The first ( sender ) is sending a series of messages to the
second ( receiver ). The applications do not even know that
they are on different machines. The applications have no idea
that SCTP is being used.
Within each message is a sequence count.
When the receiver gets a message out-of-order, it complains.
So, the sender is sending 30 messages numbered 1..30.
The receiver is expecting to get the messages 1,2,3,... 30.
However, in the test corresponding to the tcpdump data,
message 26 arrived at the receiver before message 25.
The application that is complaining has no knowledge of
stream id and stream sequence number.
Then I would either augment the sending and receiving applications to check the stream id ans stream sequence numbers. Alternatively, I would try to reproduce the problem with the sctp_darn utility or some other piece of code that I can use for a reproducer here. I checked the tcpdumps again and both the TSN values and stream sequence numbers are all ordinal and in order at the receiver. Either the application is processing the recevied frames out of order or something in the stack is re-ordering them (although I think you would be the first to see that).

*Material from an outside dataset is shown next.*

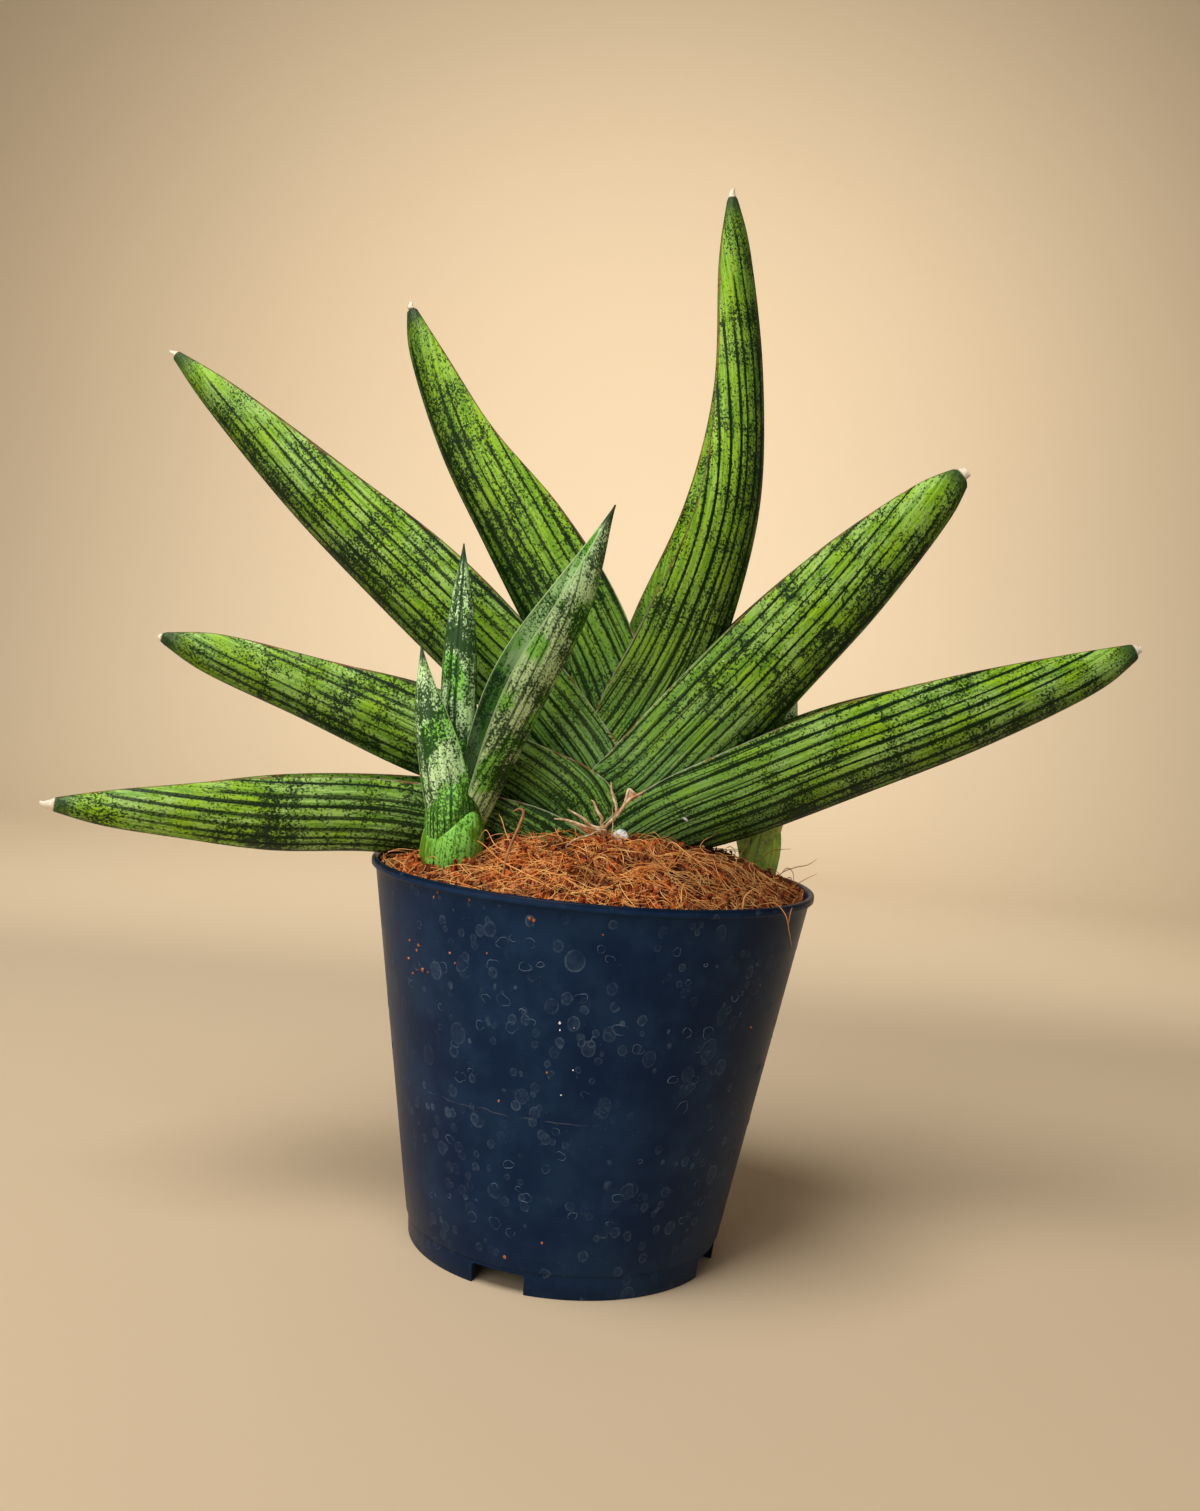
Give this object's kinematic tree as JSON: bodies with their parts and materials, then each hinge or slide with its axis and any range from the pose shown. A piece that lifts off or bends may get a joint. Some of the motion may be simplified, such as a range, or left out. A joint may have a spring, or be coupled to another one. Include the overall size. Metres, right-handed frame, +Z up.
{
  "type": "potted rookie snake plant",
  "caption": "Small snake plant with a flat fan of thick channelled leaves and two pups, in a round tapered nursery pot filled with coir.",
  "frame": {"origin": "middle of the pot's foot, on the surface that it stands on", "axes": "+Z up, -Y towards the front of the plant, X along the fan of leaves"},
  "size_m": [0.3647, 0.15, 0.3573],
  "materials": {
    "pot_plastic": "dark navy moulded plastic, satin, with dried water spots",
    "coir": "dry orange-brown coconut fibre",
    "leaf": "waxy satin skin, yellow-green with dark lengthwise lines and mottled cross bands",
    "young_leaf": "satin skin, silvery green with dark lines and bands",
    "sheath": "thin satin skin, yellow-green with pale papery margins",
    "rhizome": "matt cream fibrous skin",
    "dried_sheath": "dry matt fibre",
    "perlite": "rough white grain"
  },
  "bodies": {
    "root": {"nursery_pot": "pot_plastic", "coir": "coir", "rhizome": "rhizome", "leaf_left_low": "leaf", "leaf_right_low": "leaf", "leaf_left_middle": "leaf", "leaf_right_middle": "leaf", "leaf_left_high": "leaf", "leaf_right_high": "leaf", "leaf_left_top": "leaf", "pup_front_sheath_low": "sheath", "pup_front_sheath_high": "sheath", "pup_front_leaf_left": "young_leaf", "pup_front_leaf_right": "young_leaf", "pup_front_leaf_middle": "young_leaf", "pup_rear_sheath": "sheath", "pup_rear_leaf_right": "young_leaf", "pup_rear_leaf_left": "young_leaf", "pup_rear_leaf_middle": "young_leaf", "dried_sheath_threads": "dried_sheath", "perlite_chip": "perlite"}
  },
  "joints": []
}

I would try to run the same sctp connection using sctp_darn. You can generate input data using seq to simulate the payload sequence numbers you describe above.
Alternatively you can change the recvmsg call in your receiver to be sctp_recvmsg and interrogate the sctp_sndrcvinfo structure to validate that the messages are being read out of the kernel out of order.
I do not see any options in sctp_darn to load share over all the networks,
which is the key point in the test.
Is there any source code around for sctp_darn so that a modification
could be made in this area?
The testing that I am doing mirrors the test that I performed
on Sol 10 sparc. ( comment #3 & #4 ) So, I feel confident that the application is not part of the trouble.
"is there any source code around for sctp_darn"
Yes, sctp_darn is part of the lksctp-tools package, you can download the soruces here:
Alternatively, you can just write some throwaway code based on your application to simply do sending and receiving of some sequential data using your already existing load balancing code. That way if you can reproduce you can send me the code to attempt a reproduction here.
" feel confident that the application
is not part of the trouble."
I understand why you feel that way, yet the evidence that we have in this bug at the moemnt contradicts that assertion. There is obviously still room for discrepancy in that the stack might be re-ordering frames (although I really think its unlikely). Thats what this test is meant to verify however. We have a tcpdump showing a stream of sctp data getting received in sequence order. If we can show that those same sequence numbers in the sctp chunk headers arrive at the receving application in a different order, we can conclude that something in the stack re-ordered them.
I'll try to hack sctp_darn first...
ping, any progress here?
I have nothing new to report.
I am currently in the middle of a major delivery cycle.
Since this issue is not related to that delivery, I will not have time to perform any investigations on this issue until after the middle of May 2009.
Ok, let us know when you get to it. Thanks.
ping, as per your comment #24, I just wanted to check in to see if you managed to do any further investigation regarding this bug
Ok, its been an extra month here, I'm closing due to inactivity. Please re-open if/when you get time to test.
new ticket 517504 has been created to reopen this issue. Detailed
programs that can reproduced the problem are attached to that ticket.